• [The exercise]: Copy the records below verbatim, from the first line through the line containing "a pre-wired cable.", inclusive, and output nothing else.

Rows from a 3D modeling dataset
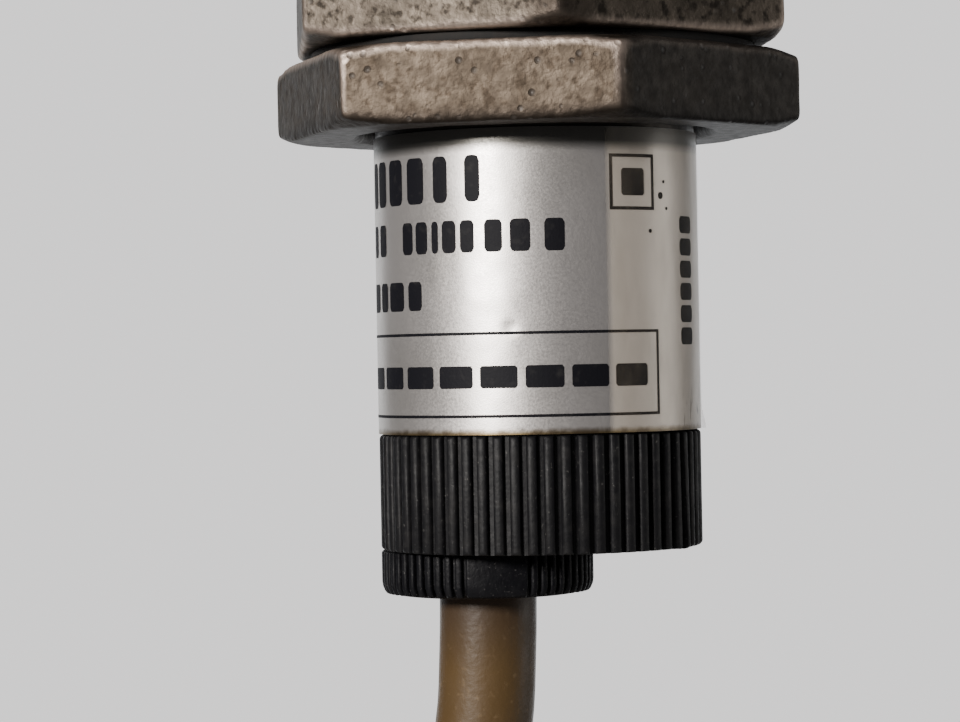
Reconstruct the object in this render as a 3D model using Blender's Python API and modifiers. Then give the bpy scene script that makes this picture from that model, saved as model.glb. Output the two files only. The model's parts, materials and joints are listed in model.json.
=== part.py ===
"""Cylindrical inductive proximity sensor with two lock nuts, a cable gland and a pre-wired cable.

The barrel's axis is the world Z axis. The origin is on that axis, at the plane where the two lock nuts meet.
+Z points to the sensing face, and the cable leaves along -Z.
"""
import math

import bmesh
import bpy
from mathutils import Vector

MM = 0.001

# Driving dimensions, in millimetres
THREAD_R = 9.0  # M18 x 1 barrel thread, major radius
OVERALL_LENGTH = 80.0
TAIL_Z = -27.65  # rear end of the gland nut
FACE_Z = TAIL_Z + OVERALL_LENGTH  # sensing face
NUT_ACROSS_FLATS = 24.0
NUT_THICKNESS = 4.0
WASHER_THICKNESS = 0.4
WASHER_R = 11.4
NUT_BORE_R = 9.1
TOUCH = 0.02  # gap between pieces that touch
PLAIN_R = 8.2  # barrel behind the thread
THREAD_END_Z = -4.5
BORE_R = 7.2
CAP_FRONT_Z = -19.4  # joint between barrel and end cap
CAP_REAR_Z = -25.3
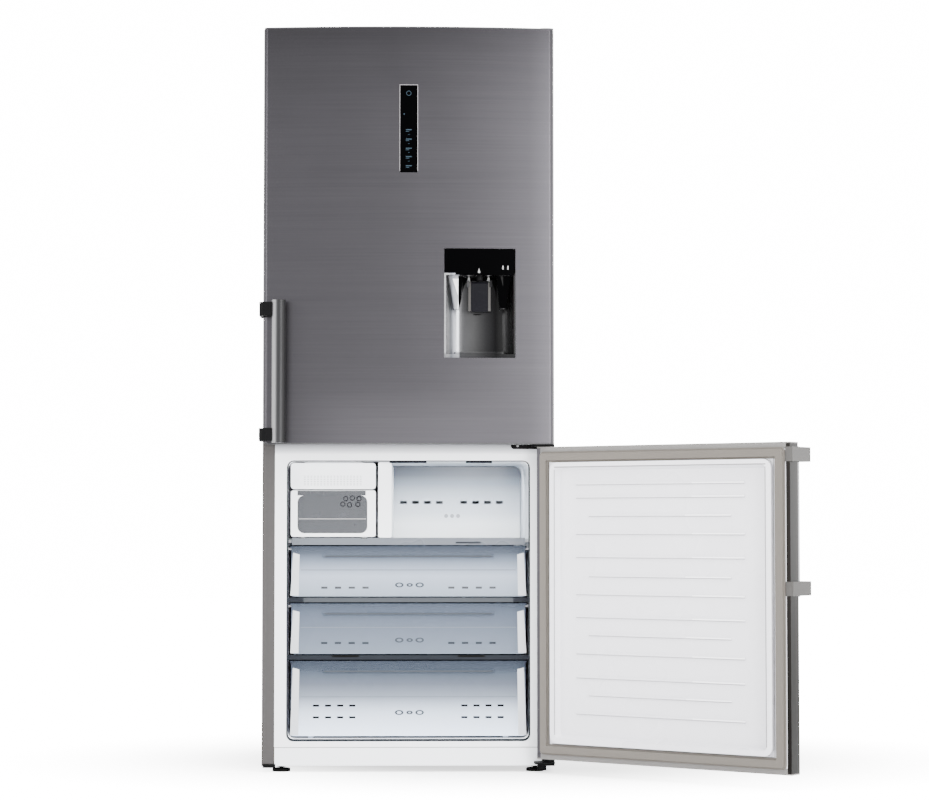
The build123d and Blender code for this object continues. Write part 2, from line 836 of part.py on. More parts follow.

• [Expected output]:
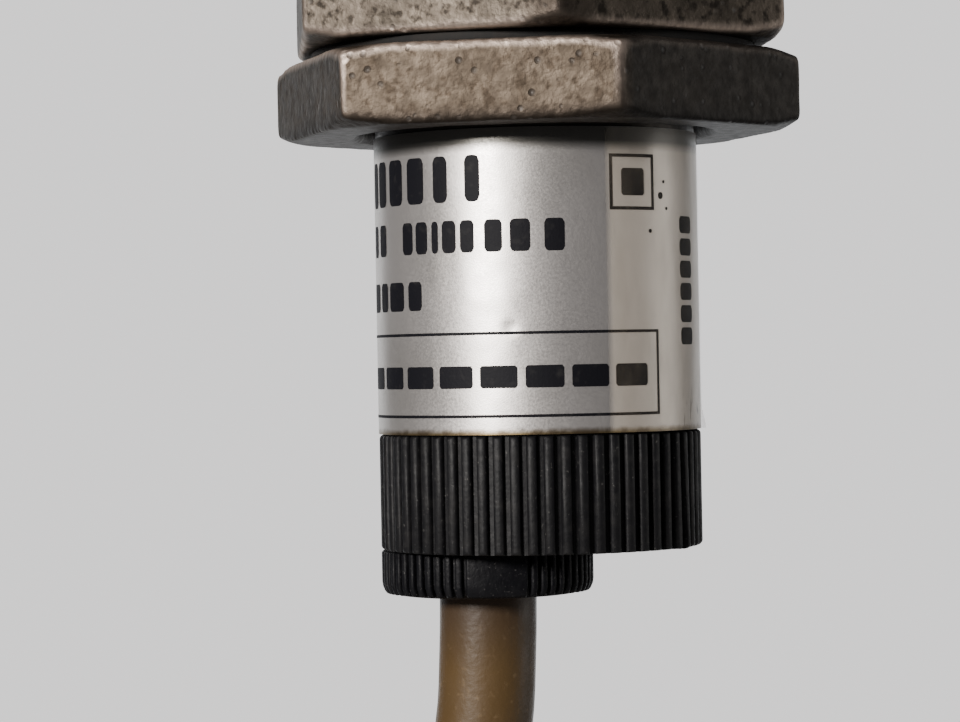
Reconstruct the object in this render as a 3D model using Blender's Python API and modifiers. Then give the bpy scene script that makes this picture from that model, saved as model.glb. Output the two files only. The model's parts, materials and joints are listed in model.json.
=== part.py ===
"""Cylindrical inductive proximity sensor with two lock nuts, a cable gland and a pre-wired cable.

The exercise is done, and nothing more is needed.